# Goal of the exercise
Your task is to quote the material that follows, in full and exactly.

--- Start Data section ---

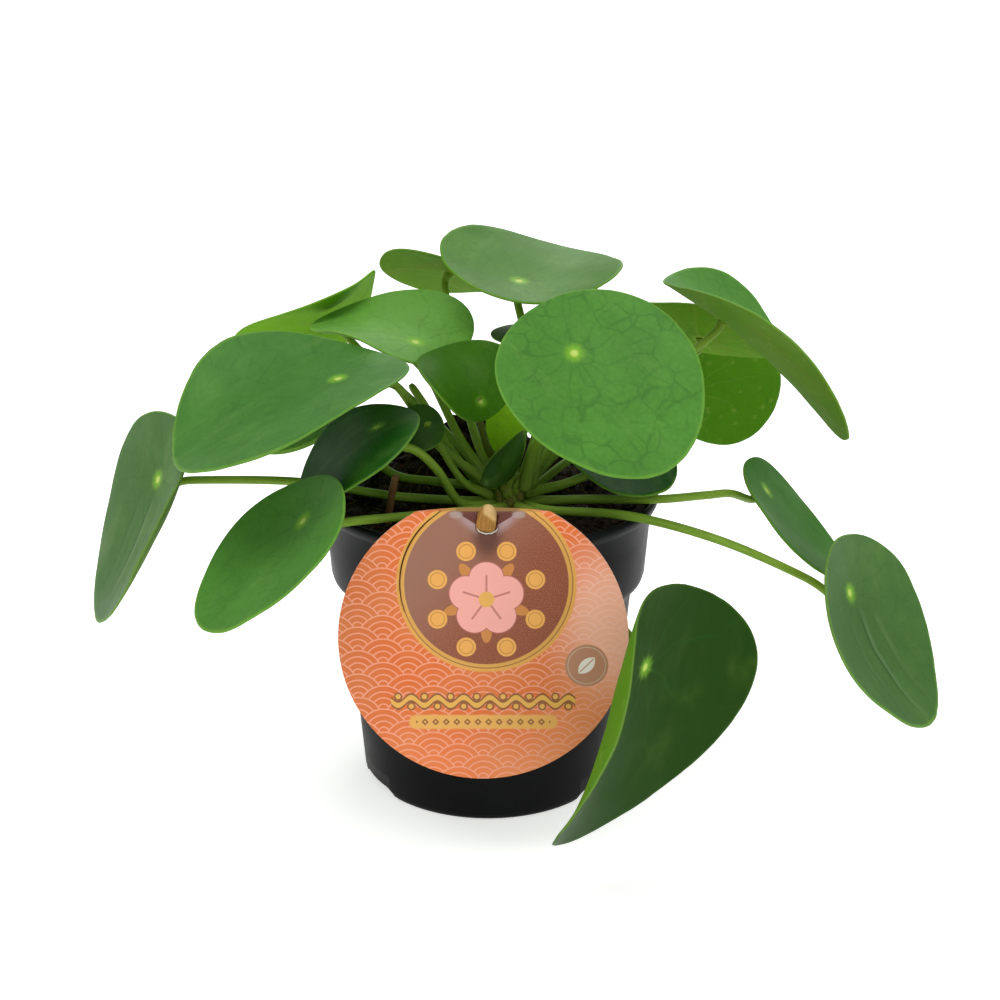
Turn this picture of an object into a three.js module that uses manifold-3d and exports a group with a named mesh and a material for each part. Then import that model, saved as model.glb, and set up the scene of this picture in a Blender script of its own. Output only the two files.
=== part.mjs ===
// A potted Chinese money plant (round peltate leaves on long stalks) in a plastic nursery pot, with potting
// soil and a round card label threaded on a wooden stake.
// Millimetres, +Z up. The origin is the centre of the pot's base, and the card label faces -Y.
import * as THREE from "three";
import { mergeVertices } from "three/addons/utils/BufferGeometryUtils.js";
import Module from "manifold-3d";

const wasm = await Module();
wasm.setup();

// ---------------------------------------------------------------- driving dimensions (mm, degrees)

const POT = {
  height: 107,
  lipRadius: 60,
  lipHeight: 2.2,
  lipTaper: 3.4,
  lipRound: 0.8,
  collarTopRadius: 57.6,
  collarBottomRadius: 56.1,
  collarBottom: 79,
  shoulderBottom: 72,
  shoulderRound: 2.5,
  bodyTopRadius: 51.5,
  baseRadius: 45.8,
  baseRound: 3,
  wall: 1.2,
  floor: 2,
  sides: 40,
};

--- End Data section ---

# Answer for the task
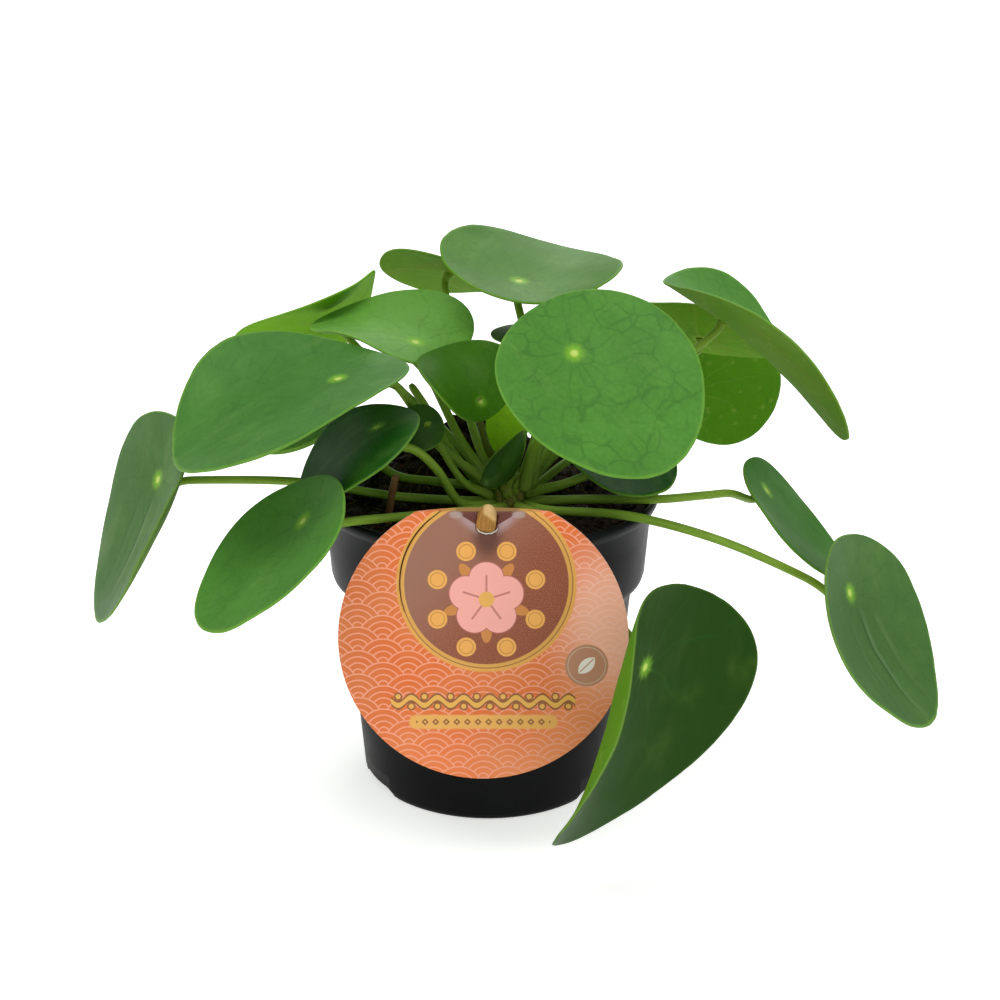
Turn this picture of an object into a three.js module that uses manifold-3d and exports a group with a named mesh and a material for each part. Then import that model, saved as model.glb, and set up the scene of this picture in a Blender script of its own. Output only the two files.
=== part.mjs ===
// A potted Chinese money plant (round peltate leaves on long stalks) in a plastic nursery pot, with potting
// soil and a round card label threaded on a wooden stake.
// Millimetres, +Z up. The origin is the centre of the pot's base, and the card label faces -Y.
import * as THREE from "three";
import { mergeVertices } from "three/addons/utils/BufferGeometryUtils.js";
import Module from "manifold-3d";

const wasm = await Module();
wasm.setup();

// ---------------------------------------------------------------- driving dimensions (mm, degrees)

const POT = {
  height: 107,
  lipRadius: 60,
  lipHeight: 2.2,
  lipTaper: 3.4,
  lipRound: 0.8,
  collarTopRadius: 57.6,
  collarBottomRadius: 56.1,
  collarBottom: 79,
  shoulderBottom: 72,
  shoulderRound: 2.5,
  bodyTopRadius: 51.5,
  baseRadius: 45.8,
  baseRound: 3,
  wall: 1.2,
  floor: 2,
  sides: 40,
};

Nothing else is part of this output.